To be able to run a Viterbi alignment, we'll first have to create some more objects, namely a dictionary, an acosutic model set, an HMM, and a path object:

[Dictionary dict ps:phones tags] read ../step1/convertedDict
HMM hmm dict [AModelSet amo tpt ROOT]
Path path
The dictionary object dictshould be self explanatory. The Path object path will be used to hold the Viterbi alignment path, the HMM object hmm will hold the entire HMM topology of an utterance, and the acoustic models set (AModelset) named amo is an object that has little to show, it maintains a collection of ways how phonemes can be modeled, including their topologies and acoustic units (senones).
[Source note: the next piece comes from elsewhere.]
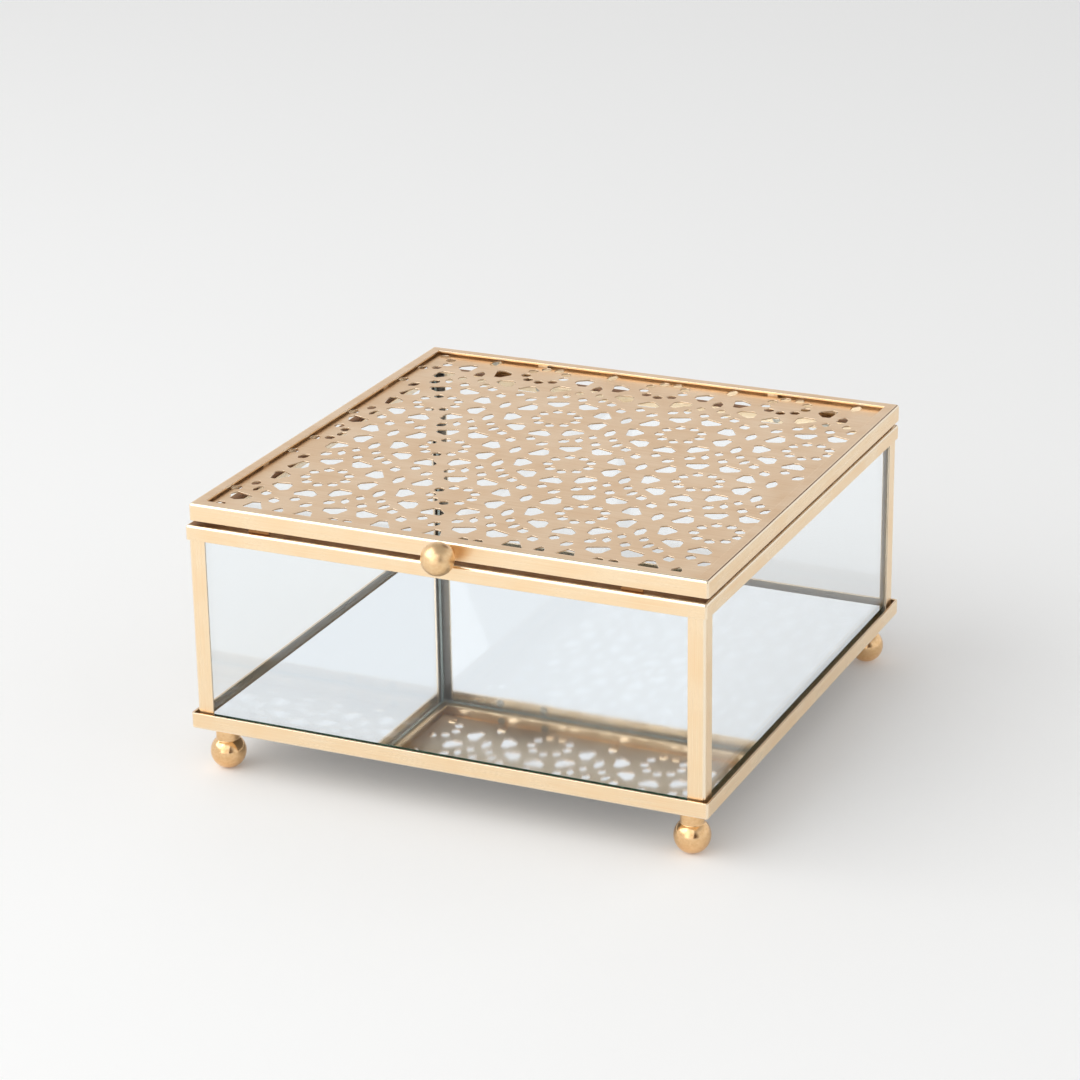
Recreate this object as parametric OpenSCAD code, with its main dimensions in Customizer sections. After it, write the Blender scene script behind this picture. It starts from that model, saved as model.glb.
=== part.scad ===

Once these object are created we can call the following little procedure:

proc viterbi utt {
  set uttInfo [db get $utt]
  makeArray arr $uttInfo
  hmm make $arr(text) -optWord SIL
  return [path viterbi hmm -eval $uttInfo]
}
It accepts one argument utt, which is an utterance ID. It then gets the information about this utterance that is stored in the database object db. The makeArray command makes an array arr out of the list uttInfo. This array has two elements, arr(text) contains the transcription of the utterance, and arr(utt) contains the utterance ID. We could have created a mightier database earlier with more information; then this information would also be part of the array. The "make" command lets the hmm object build all its internal structures for the entire utterance's topology, which consists of three subobjects, a word-graph, a phone-graph, and a state-graph. The hmm is given as an argument to the viterbi method of the path object. The option "-eval $uttInfo", triggers the automatic creation of the needed features for the Viterbi alignment. Don't confuse the viterbi method (which is an internal hard-coded Janus function that can be applied to path objects) with the Tcl viterbi procedure that we've just defined.

With this procedure defined, we can just do the following:

puts [viterbi c0310]
displayLabels path hmm
You can repeat it for other utterances. You can get a list of all utterance IDs by just typing
db
If the displayed Viterbi paths look more or less smooth, then the weights should be usable.